Control of the seas would be required for recovery of the Holy Land. For this Fidentius envisions a permanent fleet of ten galleys and a wartime fleet of forty to fifty (at a bare minimum thirty). These were to be based in Acre, Cyprus, Ruad and Rhodes. This fleet would enforce a blockade on trade between "evil" Christians and the Mamlūks. Fidentius sees this trade as helping the sultan of Egypt in two ways: from Europe he obtains war materiel (iron, tin, timber, oil) and from Asia he obtains dues on goods brought to Egypt via the Red Sea for trade to Europe. If the spice trade were deflected from the Red Sea to Mongol Persia, Egypt would be deprived of customs duties and would also lose export markets because of the reduction in shipping.
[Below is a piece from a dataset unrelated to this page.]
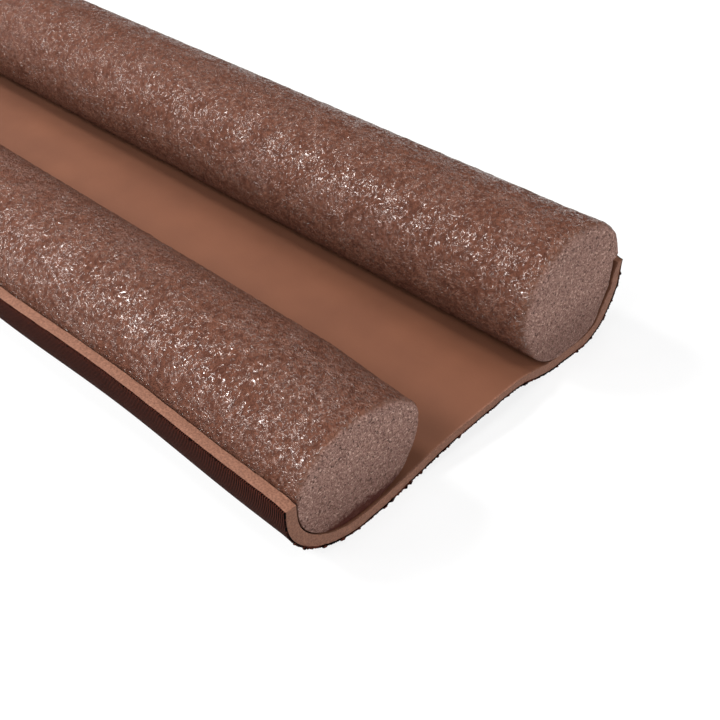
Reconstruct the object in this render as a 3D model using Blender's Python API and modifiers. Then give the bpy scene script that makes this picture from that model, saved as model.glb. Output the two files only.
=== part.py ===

The Mamlūk sultan may be unable to afford more mamlūks (slave soldiers) imported from the Black Sea. Offensively, the fleet would launch attacks on Egypt to draw Egyptian forces away from the Holy Land. Fidentius was the first crusade theorist to advocate a naval blockade; and his strategy was that which would come to be known as the passagium particulare, a type of preparatory crusade.

The Liber ignores completely the question of financing the expedition.